Reward Transfer from Inverse Reinforcement Learning: A Coupled Minimax Approach
Hao, Guang-Yuan, van der Laan, Lars, Bibaut, Aurélien, Kallus, Nathan
Expert demonstrations, such as those from car drivers, help navigate environments with unknown rewards, but are often collected in controlled settings, such as closed-course test tracks, while learned control policies must be deployed in new environments, such as city streets. We can imitate experts to perform well in the same source environment where demonstrations are observed, and we may even use inverse reinforcement learning (IRL) to improve on simple behavior cloning (Ng and Russell, 2000; Abbeel and Ng, 2004; Ziebart et al., 2008; Fu et al., 2018; Geng et al., 2020). But the target environment may have a different transition law, discount factor, or soft-control regularization.
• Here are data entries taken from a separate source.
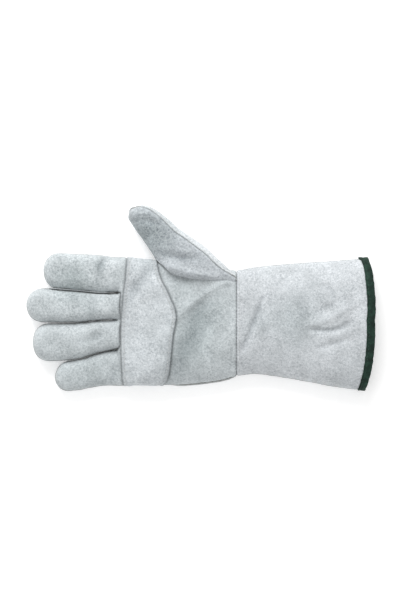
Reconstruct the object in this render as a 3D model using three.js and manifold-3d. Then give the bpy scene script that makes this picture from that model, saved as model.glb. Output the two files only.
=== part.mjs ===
// A welding gauntlet for the right hand, lying palm up: a split-leather hand in a Gunn cut, where the palm,
// the index front and the little-finger front are one piece and the two middle fingers have a front of their
// own, a one-piece back, a reinforcing patch across the palm, a welted thumb in two halves, and a flared cuff
// in two halves with a green tape bound over its hem. Fingers point to -X, the cuff opens to +X, the thumb
// lies towards +Y, and the glove rests on the floor on its flattened back. Millimetres, +Z up.

import * as THREE from "three";
import { mergeVertices } from "three/addons/utils/BufferGeometryUtils.js";
import Module from "manifold-3d";

const wasm = await Module();
wasm.setup();

// Leather, tape and the gaps between sewn pieces
const leather = 1.8;
const patchLeather = 1.5;
const tape = 0.9;
const gap = 0.3;

// The hand, from the seam at the finger roots to the wrist seam
const handLength = 116.5;
const handWidth = 128.2;
const knuckleThickness = 24;
const palmThickness = 31;
const wristWidth = 104;
const wristThickness = 29;
const webDepth = 2.4;
const rootCornerRadius = 5;

// The cuff, from the wrist seam to the middle of its hem
const cuffLength = 137.3;
const hemWidth = 132;
const hemThickness = 41;
const hemArc = 11;
const hemTilt = 1.5;
const bindingWidth = 7.4;

// The fingers
const fingerLength = 94.5;
const fingerThickness = 23;
const slit = 0.8;

// The thumb, from the wrist corner to its tip
const thumbLength = 117;
const thumbWidth = 46;
const thumbThickness = 26;
const thumbHeight = 16;
const thumbAngle = 133;
const thumbRoll = 23;
const seamRoll = 26;
const weltThickness = 1.6;
const weltProud = 1.6;
const weltDepth = 3;

// How far the round underside would reach below the floor if the floor did not flatten it
const pressed = 3;

// The side seam between palm side and back runs at this height above the floor
const seamHeights = [
  { along: -1, height: 0.42 },
  { along: 0, height: 0.46 },
  { along: 1, height: 0.5 },
  { along: 2, height: 0.62 },
];

// The hand, a row for each section: how far it has narrowed to the wrist, how far it has thickened from the
// knuckles to the palm, its middle, and how square its palm side is (2 is an ellipse, and more is squarer)
const handSections = [
  { along: 0.0, narrowed: 0.05, thickened: 0.0, middle: -0.175, square: 4.6 },
  { along: 0.18, narrowed: 0.19, thickened: 0.5, middle: -0.18, square: 3.8 },
  { along: 0.35, narrowed: 0.235, thickened: 0.85, middle: -0.189, square: 3.1 },
  { along: 0.52, narrowed: 0.322, thickened: 1.0, middle: -0.197, square: 2.7 },
  { along: 0.7, narrowed: 0.53, thickened: 1.0, middle: -0.201, square: 2.5 },
  { along: 0.86, narrowed: 0.752, thickened: 0.9, middle: -0.203, square: 2.4 },
  { along: 1.0, narrowed: 1.0, thickened: 0.72, middle: -0.191, square: 2.4 },
];

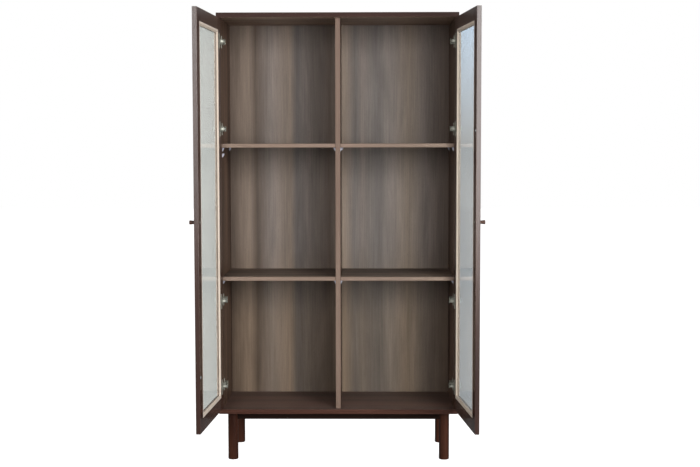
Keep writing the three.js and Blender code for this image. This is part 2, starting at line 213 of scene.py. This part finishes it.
# ---------------------------------------------------------------- sides and partition
# Two outer sides and the centre partition: chipboard boards with walnut veneer, the grain
# running up, their front edges closed with a paler edging. Screwed from the top and bottom.
side_ease = 0.0006
walnut_tones = ("33251e", "554439", "6b584b", "7e6a59")
side_tones = ("2e1d17", "49362b", "5b4537", "6e5444")
edging_tones = ("705b4f", "826d60")
pore_tone, dust_tone = "1d1512", "a39b92"
grain_turns = {"up": (0, 0, 0), "across": (0, math.pi / 2, 0), "inward": (math.pi / 2, 0, 0)}
figure_dark, figure_pale = 0.3, 0.7  # where the figure's noise counts as dark and as pale
cloud_light, smudge_light = (0.84, 1.14), (0.88, 1.04)  # least and most light in a leaf
polish_from, polish_to = 0.4, 1.3  # heights between which the low polish fades
merge_within = 1e-5
flat_turn, arris_turn = 1, 35  # degrees; edges that turn between these belong to round faces
faces_that_way = 0.7  # how far a face's normal reaches along an axis that it counts as facing


def linear(tone):
    """An sRGB tone, as six hex digits, as the linear colour that a shader takes."""
    parts = [int(tone[i : i + 2], 16) / 255 for i in (0, 2, 4)]
    return tuple(c / 12.92 if c <= 0.04045 else ((c + 0.055) / 1.055) ** 2.4 for c in parts) + (1,)


def effect(name, takes, gives):
    """A shader node group for an effect that several finishes share."""
    group = bpy.data.node_groups.new(name, "ShaderNodeTree")
    for label, kind, value in takes:
        socket = group.interface.new_socket(name=label, in_out="INPUT", socket_type=kind)
        if value is not None:
            socket.default_value = value
    for label, kind in gives:
        group.interface.new_socket(name=label, in_out="OUTPUT", socket_type=kind)
    return group, group.nodes.new("NodeGroupInput").outputs, group.nodes.new("NodeGroupOutput")


def tone_ramp(tree, share, tones):
    """A ramp through tones, given as (place, tone) or evenly spread."""
    if isinstance(tones[0], str):
        tones = [(i / (len(tones) - 1), t) for i, t in enumerate(tones)]
    node = put(tree, "ShaderNodeValToRGB", {"Fac": share})
    while len(node.color_ramp.elements) < len(tones):
        node.color_ramp.elements.new(0.5)
    for element, (at, tone) in zip(node.color_ramp.elements, tones):
        element.position = at
        element.color = linear(tone)
    return node.outputs["Color"]


wood_grain, given, result = effect(
    "wood_grain",
    [
        ("Place", "NodeSocketVector", None),
        ("Figure per Metre", "NodeSocketFloat", 14.0),
        ("Streaks per Metre", "NodeSocketFloat", 260.0),
        ("Waver", "NodeSocketFloat", 0.02),
    ],
    [("Figure", "NodeSocketFloat"), ("Streak", "NodeSocketFloat"), ("Pore", "NodeSocketFloat"),
     ("Height", "NodeSocketFloat")],
)


def stretched(tree, place, along):
    """A place with its Z drawn out, so that what it feeds runs along the grain."""
    return put(
        tree, "ShaderNodeVectorMath", {0: place, 1: (1, 1, along)}, operation="MULTIPLY"
    ).outputs[0]


sway = noise(wood_grain, stretched(wood_grain, given["Place"], 0.35), 4.0, 1.0)["Color"]
sway = put(
    wood_grain, "ShaderNodeVectorMath", {0: sway, 1: (0.5, 0.5, 0.5)}, operation="SUBTRACT"
).outputs[0]
sway = put(
    wood_grain, "ShaderNodeVectorMath", {0: sway, "Scale": given["Waver"]}, operation="SCALE"
).outputs[0]
swayed = put(
    wood_grain, "ShaderNodeVectorMath", {0: given["Place"], 1: sway}, operation="ADD"
).outputs[0]
figure = noise(
    wood_grain, stretched(wood_grain, swayed, 0.07), given["Figure per Metre"], 4.0,
    Roughness=0.6, Distortion=0.3,
)["Fac"]
streak = noise(
    wood_grain, stretched(wood_grain, swayed, 0.014), given["Streaks per Metre"], 3.0,
    Roughness=0.65,
)["Fac"]
speck = noise(wood_grain, stretched(wood_grain, swayed, 0.05), 1900.0, 1.0)["Fac"]
pore = spread(wood_grain, speck, 0.6, 0.7)
height = reckon(wood_grain, "SUBTRACT", streak, reckon(wood_grain, "MULTIPLY", pore, 0.6))
for label, socket in (("Figure", figure), ("Streak", streak), ("Pore", pore), ("Height", height)):
    wood_grain.links.new(socket, result.inputs[label])

edge_wear, given, result = effect(
    "edge_wear",
    [("Width", "NodeSocketFloat", 0.002), ("Amount", "NodeSocketFloat", 0.5)],
    [("Mask", "NodeSocketFloat")],
)
softened = put(edge_wear, "ShaderNodeBevel", {"Radius": given["Width"]}, samples=6)
surface = put(edge_wear, "ShaderNodeNewGeometry")
turned = put(
    edge_wear, "ShaderNodeVectorMath",
    {0: softened.outputs["Normal"], 1: surface.outputs["Normal"]}, operation="DOT_PRODUCT",
).outputs["Value"]
near = spread(edge_wear, turned, 0.995, 0.85)
rubbed = spread(edge_wear, noise(edge_wear, on_object(edge_wear), 45.0, 4.0)["Fac"], 0.38, 0.62)
worn = reckon(edge_wear, "MULTIPLY", near, rubbed)
edge_wear.links.new(
    reckon(edge_wear, "MULTIPLY", worn, given["Amount"], clamp=True), result.inputs["Mask"]
)

settled_dust, given, result = effect(
    "settled_dust", [("Amount", "NodeSocketFloat", 0.1)], [("Mask", "NodeSocketFloat")]
)
facing = axes(settled_dust, put(settled_dust, "ShaderNodeNewGeometry").outputs["Normal"])["Z"]
patches = noise(settled_dust, on_object(settled_dust), 9.0, 5.0, Roughness=0.7)["Fac"]
lying = reckon(settled_dust, "MULTIPLY", spread(settled_dust, facing, 0.6), patches)
settled_dust.links.new(
    reckon(settled_dust, "MULTIPLY", lying, given["Amount"], clamp=True), result.inputs["Mask"]
)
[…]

For this, IRL is crucial: we can learn a reward from demonstrations in the source environment and transfer it to the target environment, learning a policy that optimizes the same reward function in a new setting (Fu et al., 2018; Schlaginhaufen and Kamgarpour, 2024). In this paper, we characterize how well this transfer can be done and which approaches are preferable. In particular, we show the value in a coupled approach that takes the target environment into account even when learning from the source. In ordinary offline control, the Bellman equation uses a known reward, so the main statistical error comes from target transitions.
May-28-2026